Before the action of the novel began, circumstances have robbed her wishes of becoming a movie star. She has prepared to accept herself to an unfulfilling marriage that had untarnished happiness, for the freedom to follow her own desires.
Crooks is a lively, sharp-witted, black stableman, who takes his name from his crooked back. Like Curley’s wife, Crooks is a powerless character that turns his weakness into a weapon to attack those who are even weaker. He plays a cruel game with Lennie, suggesting to him that George is gone for good, “S’pose George don’t come back no more. S’pose he took a powder and just ain’t coming back.” Only when Lennie threatens him with physical violence does he give up. What Crook dreams and wants more than anything else is a sense of belonging, to enjoy simple pleasure such as the right to enter the bunkhouse. This desire would explain why, even though he has reason to doubt George and Lennie’s talk about the farm that they want to own, Crooks cannot help but ask if there might be room for him to come along and hoe in the garden. However, his desires would never come true because of the time he lived, a time where such dreams for him were impossible to become a reality.

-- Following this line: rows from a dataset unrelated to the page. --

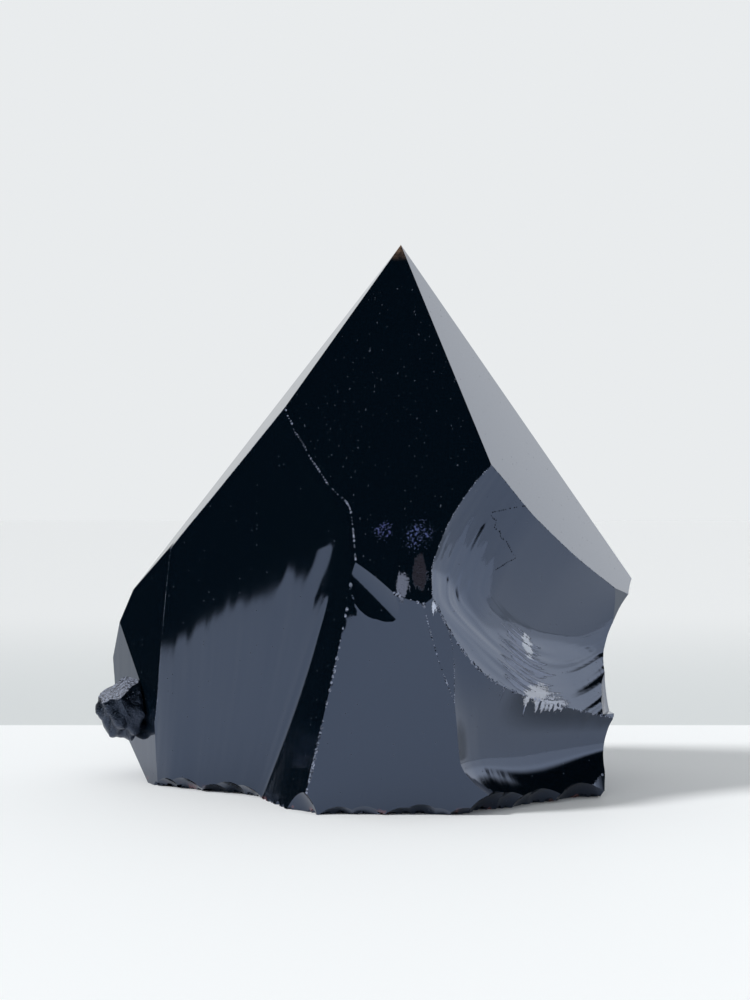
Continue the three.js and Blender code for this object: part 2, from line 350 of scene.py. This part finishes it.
# Sets small faceted cutters along a path: spacing between them, size from least to most.
def chipTree(material):
    tree = bpy.data.node_groups.new("chips_along_path", "GeometryNodeTree")
    face = tree.interface
    face.new_socket("Path", in_out="INPUT", socket_type="NodeSocketGeometry")
    for name in ("Spacing", "Least", "Most", "Share", "Seed"):
        kind = "NodeSocketInt" if name == "Seed" else "NodeSocketFloat"
        face.new_socket(name, in_out="INPUT", socket_type=kind)
    face.new_socket("Chips", in_out="OUTPUT", socket_type="NodeSocketGeometry")
    nodes, links = tree.nodes, tree.links
    source, result = nodes.new("NodeGroupInput"), nodes.new("NodeGroupOutput")
    curve, resample = nodes.new("GeometryNodeMeshToCurve"), nodes.new("GeometryNodeResampleCurve")
    ball, put = nodes.new("GeometryNodeMeshIcoSphere"), nodes.new("GeometryNodeInstanceOnPoints")
    turn, size = nodes.new("FunctionNodeRandomValue"), nodes.new("FunctionNodeRandomValue")
    keep = nodes.new("FunctionNodeRandomValue")
    keep.data_type = "BOOLEAN"
    real, paint = nodes.new("GeometryNodeRealizeInstances"), nodes.new("GeometryNodeSetMaterial")
    resample.mode = "LENGTH"
    ball.inputs["Subdivisions"].default_value = 1
    turn.data_type = "FLOAT_VECTOR"
    turn.inputs["Max"].default_value = (6.28, 6.28, 6.28)
    paint.inputs["Material"].default_value = material
    links.new(source.outputs["Path"], curve.inputs["Mesh"])
    links.new(curve.outputs["Curve"], resample.inputs["Curve"])
    links.new(source.outputs["Spacing"], resample.inputs["Length"])
    links.new(resample.outputs["Curve"], put.inputs["Points"])
    links.new(ball.outputs["Mesh"], put.inputs["Instance"])
    links.new(source.outputs["Seed"], turn.inputs["Seed"])
    links.new(source.outputs["Seed"], size.inputs["Seed"])
    links.new(source.outputs["Seed"], keep.inputs["Seed"])
    links.new(source.outputs["Share"], keep.inputs["Probability"])
    links.new(keep.outputs[3], put.inputs["Selection"])
    links.new(source.outputs["Least"], size.inputs[2])
    links.new(source.outputs["Most"], size.inputs[3])
    links.new(turn.outputs["Value"], put.inputs["Rotation"])
    links.new(size.outputs[1], put.inputs["Scale"])
    links.new(put.outputs["Instances"], real.inputs["Geometry"])
    links.new(real.outputs["Geometry"], paint.inputs["Geometry"])
    links.new(paint.outputs["Geometry"], result.inputs["Chips"])
    return tree


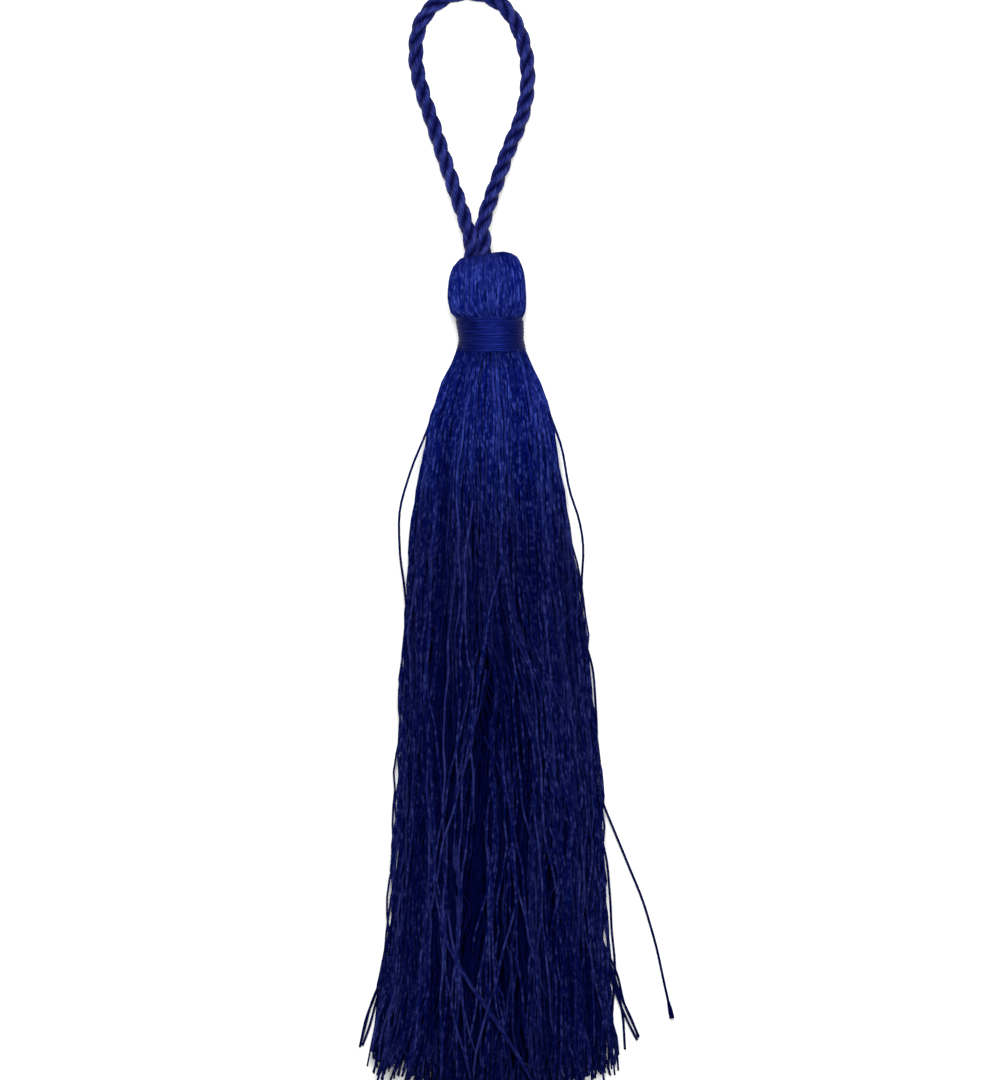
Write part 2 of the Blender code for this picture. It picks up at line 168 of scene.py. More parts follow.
def addNode(tree, kind, settings=None, inputs=()):
    # adds a node with its properties, and gives each input its value or its link
    node = tree.nodes.new(kind)
    for key, value in (settings or {}).items():
        setattr(node, key, value)
    for key, value in dict(inputs).items():
        if isinstance(value, bpy.types.NodeSocket):
            tree.links.new(value, node.inputs[key])
        else:
            node.inputs[key].default_value = value
    return node


def calculate(tree, operation, a, b=0.0, c=0.0):
    return addNode(tree, "ShaderNodeMath", {"operation": operation}, {0: a, 1: b, 2: c}).outputs[0]


fibre = {
    # a thread's tone, from 0 to 1, times these numbers is its place in the noise and the start of its twist
    "noisePlaces": 400.0,
    "twistStarts": 37.0,
    "noiseRoughness": 0.6,
    # the noise's values that count as none and all of a thread's crimp, and of the painted light on its turns
    "crimpRange": (0.38, 0.64),
    "turnedRange": (0.3, 0.7),
    "tonePower": 2.0,
    "dashPower": 1.5,
    "sparkPower": 8.0,
    # how far along a thread its colours start and end to change to the lower ones, which are darker as
    # painted shade
    "below": (5.0, 34.0),
    "ior": 1.4,
}


def threadFinish(name, look):
    # Twisted rayon floss. Its plies are rounded ridges that wind round the thread, so that the light breaks
    # on each turn. The thread is a little crimped, and its colour has painted highlights along the crimp:
    # uneven dashes of light and a few bright sparks. The grooves are painted a little darker, as painted
    # shade, and so are the threads that lie deep between others, where little light reaches.
    made = bpy.data.materials.new(name)
    made.use_nodes = True
    tree = made.node_tree
    tree.nodes.clear()
    uv = addNode(tree, "ShaderNodeUVMap", {"uv_map": "threadUv"})
    split = addNode(tree, "ShaderNodeSeparateXYZ", {}, {0: uv.outputs[0]})
    tone = addNode(tree, "ShaderNodeAttribute", {"attribute_name": "tone"}).outputs["Fac"]
    depth = addNode(tree, "ShaderNodeAttribute", {"attribute_name": "depth"}).outputs["Fac"]
    along, around = split.outputs[0], split.outputs[1]

    def unevenness(length, low, high):
        # noise along the thread from 0 to 1, other on each thread, with blobs about that length
        ownPlace = calculate(tree, "MULTIPLY", tone, fibre["noisePlaces"] * length)
        spot = addNode(tree, "ShaderNodeCombineXYZ", {}, {0: along, 1: ownPlace, 2: around})
        noise = addNode(
            tree,
            "ShaderNodeTexNoise",
            {"noise_dimensions": "3D"},
            {
                "Vector": spot.outputs[0],
                "Scale": 1 / length,
                "Detail": 1.0,
                "Roughness": fibre["noiseRoughness"],
            },
        )
        return addNode(tree, "ShaderNodeMapRange", {}, {0: noise.outputs[0], 1: low, 2: high}).outputs[0]

    crimp = unevenness(look["crimpLength"], *fibre["crimpRange"])
    turned = unevenness(look["turnLength"], *fibre["turnedRange"])
    turns = calculate(tree, "MULTIPLY_ADD", along, 1 / look["lay"], around)
    turns = calculate(tree, "MULTIPLY_ADD", tone, fibre["twistStarts"], turns)
    turns = calculate(tree, "MULTIPLY_ADD", crimp, look["unevenTwist"], turns)
    wound = calculate(tree, "MULTIPLY", turns, 2 * math.pi)
    ridge = calculate(tree, "ABSOLUTE", calculate(tree, "COSINE", wound))
    height = calculate(tree, "MULTIPLY_ADD", crimp, look["crimpHeight"], ridge)
    bump = addNode(
        tree, "ShaderNodeBump", {}, {"Strength": 1.0, "Distance": look["plyHeight"] * mm, "Height": height}
    )
    # painted light and shade: each thread's own tone times slow stretches of painted light, lighter ridges
    # and darker grooves as painted shade, and painted highlights, dashes and a few sparks along the crimp
    light = calculate(tree, "MULTIPLY", calculate(tree, "POWER", tone, fibre["tonePower"]), turned)
    light = calculate(tree, "MULTIPLY_ADD", light, look["threadToThread"], -look["darken"])
    light = calculate(tree, "MULTIPLY_ADD", ridge, look["ridgeToGroove"], light)
    dash = calculate(tree, "POWER", crimp, fibre["dashPower"])
    light = calculate(tree, "MULTIPLY_ADD", dash, look["dashToDash"], light)
    spark = calculate(tree, "POWER", crimp, fibre["sparkPower"])
    light = calculate(tree, "MULTIPLY_ADD", spark, look["spark"], light)
    # painted shade: further down a thread, in the skirt, both colours turn darker
    start, end = fibre["below"]
    smooth = {"interpolation_type": "SMOOTHSTEP"}
    below = addNode(tree, "ShaderNodeMapRange", smooth, {0: along, 1: start, 2: end})
    # painted shade: the deeper a point lies, the more of the deep colour it gets
    reached = calculate(tree, "EXPONENT", calculate(tree, "MULTIPLY", depth, -1 / look["lightReach"]))

    def mixed(share, a, b):
        return addNode(tree, "ShaderNodeMix", {"data_type": "RGBA"}, {0: share, 6: a, 7: b}).outputs[2]

    lightColour = mixed(below.outputs[0], linear(look["light"]), linear(look["lightBelow"]))
    darkColour = mixed(below.outputs[0], linear(look["dark"]), linear(look["darkBelow"]))
    colour = mixed(reached, linear(look["deep"]), mixed(light, darkColour, lightColour))
    skin = addNode(
        tree,
        "ShaderNodeBsdfPrincipled",
        {},
        {
            "Base Color": colour,
            "Normal": bump.outputs[0],
            "Roughness": look["roughness"],
            "IOR": fibre["ior"],
            "Specular IOR Level": look["gloss"],
            "Specular Tint": linear(look["glint"]),
        },
    )
    addNode(tree, "ShaderNodeOutputMaterial", {}, {0: skin.outputs[0]})
    return made


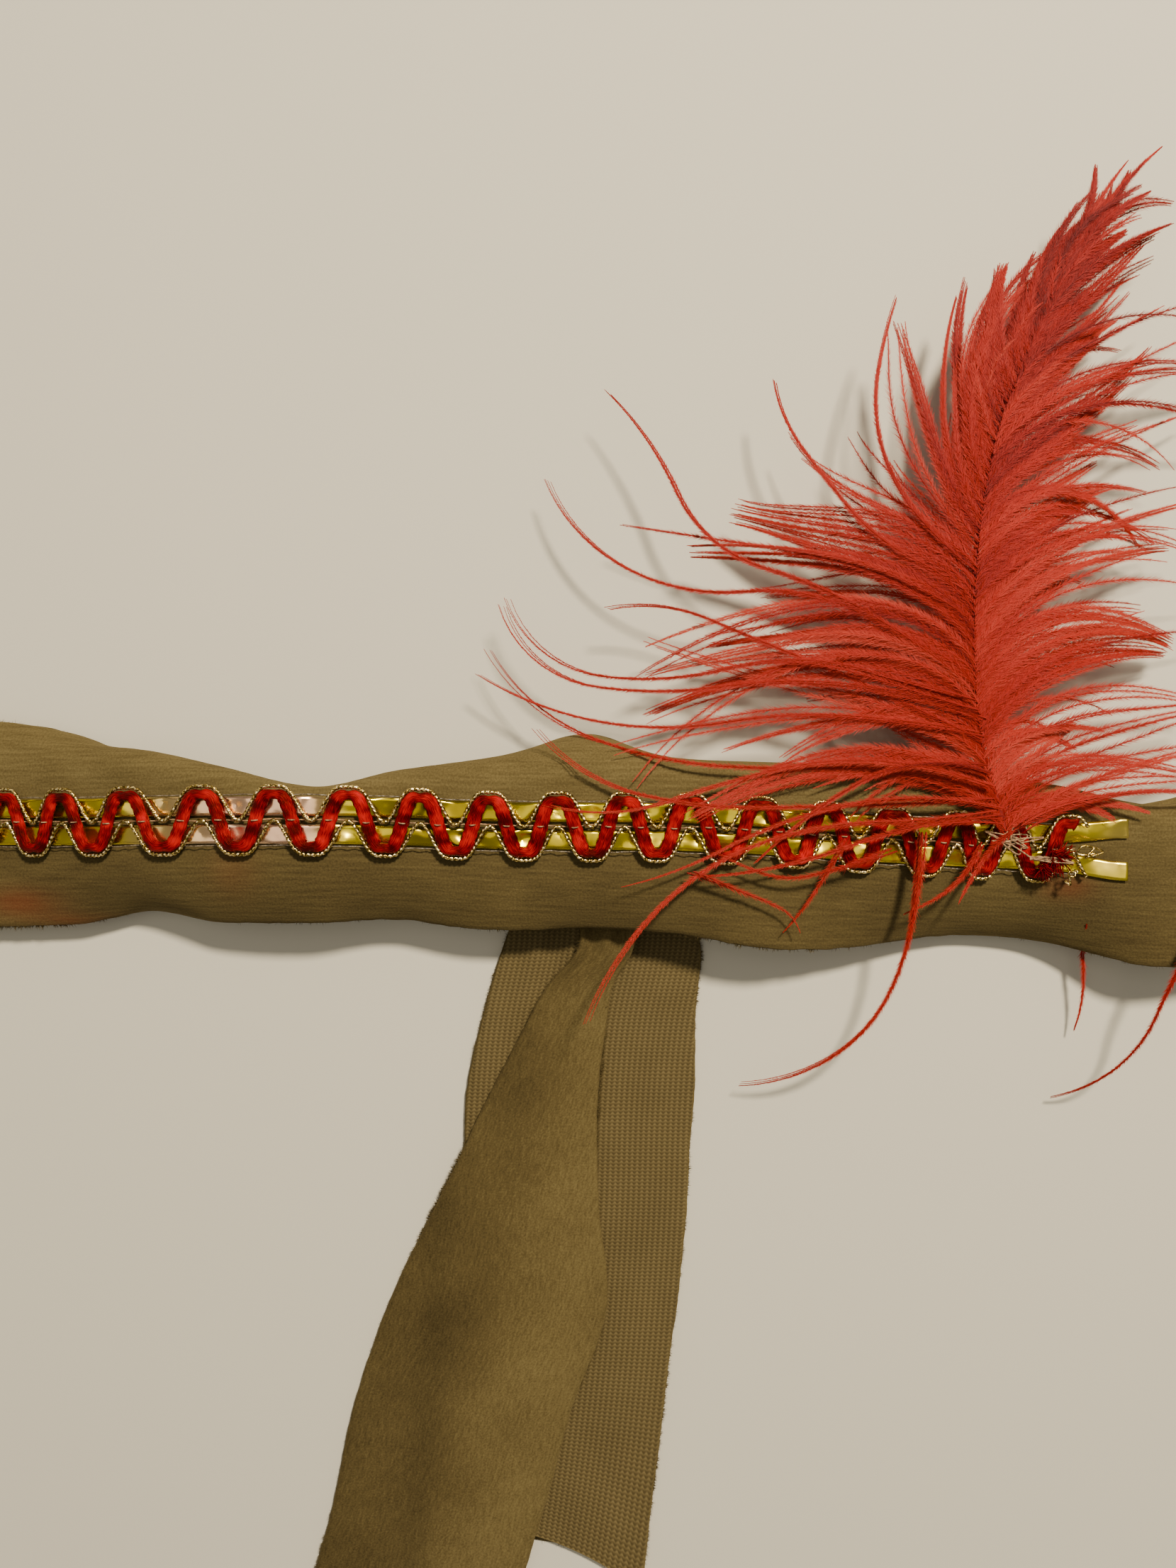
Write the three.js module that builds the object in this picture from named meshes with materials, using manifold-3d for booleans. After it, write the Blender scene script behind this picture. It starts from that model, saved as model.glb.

All of these dreams were typically American dreams where dreamers wish for untarnished happiness, for the freedom to follow their own desires. George and Lennie’s dream of owning a farm, which would enable them to sustain themselves, and, most important, offer them protection from an inhospitable world, represents typically American ideal. Their journey, which awakens George to the impossibility of this dream, sadly proves that Crooks is right that such paradise of freedom and safety are not to be found in this world.